🤖 AI Summary
In multi-user multiple-input single-output (MISO) systems, limited radio-frequency (RF) chains lead to high computational complexity and low energy efficiency in conventional precoding. Method: This paper proposes a synergistic architecture integrating stacked intelligent metasurfaces (SIM) and deep reinforcement learning (DRL). It introduces multi-layer SIMs into MISO systems for the first time, constructing a parameterized wireless environment state space and jointly optimizing SIM phase responses and base station transmit power allocation. Proximal Policy Optimization (PPO) is employed with pre-designed states, data whitening, and hyperparameter tuning to enable lightweight, real-time control under stringent RF-chain and transmit-power constraints.

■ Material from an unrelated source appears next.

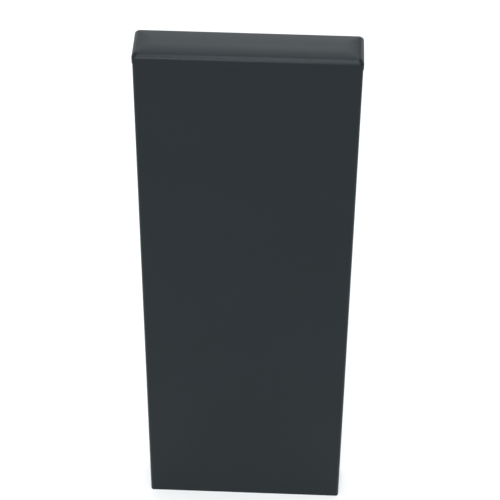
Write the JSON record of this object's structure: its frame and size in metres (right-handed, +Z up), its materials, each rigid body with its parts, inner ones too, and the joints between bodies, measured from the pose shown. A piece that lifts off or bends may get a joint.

Contribution/Results: Experiments demonstrate a 32% improvement in sum rate over conventional precoding, stable training convergence, and strong generalization capability—validating the effectiveness of SIM-DRL co-optimization in reducing hardware cost while enhancing spectral efficiency.
📝 Abstract
Stacked intelligent metasurfaces (SIMs) represent a novel signal processing paradigm that enables over-the-air processing of electromagnetic waves at the speed of light. Their multi-layer architecture exhibits customizable computational capabilities compared to conventional single-layer reconfigurable intelligent surfaces and metasurface lenses. In this paper, we deploy SIM to improve the performance of multi-user multiple-input single-output (MISO) wireless systems through a low complexity manner with reduced numbers of transmit radio frequency chains. In particular, an optimization formulation for the joint design of the SIM phase shifts and the transmit power allocation is presented, which is efficiently tackled via a customized deep reinforcement learning (DRL) approach that systematically explores pre-designed states of the SIM-parametrized smart wireless environment. The presented performance evaluation results demonstrate the proposed method's capability to effectively learn from the wireless environment, while consistently outperforming conventional precoding schemes under low transmit power conditions. Furthermore, the implementation of hyperparameter tuning and whitening process significantly enhance the robustness of the proposed DRL framework.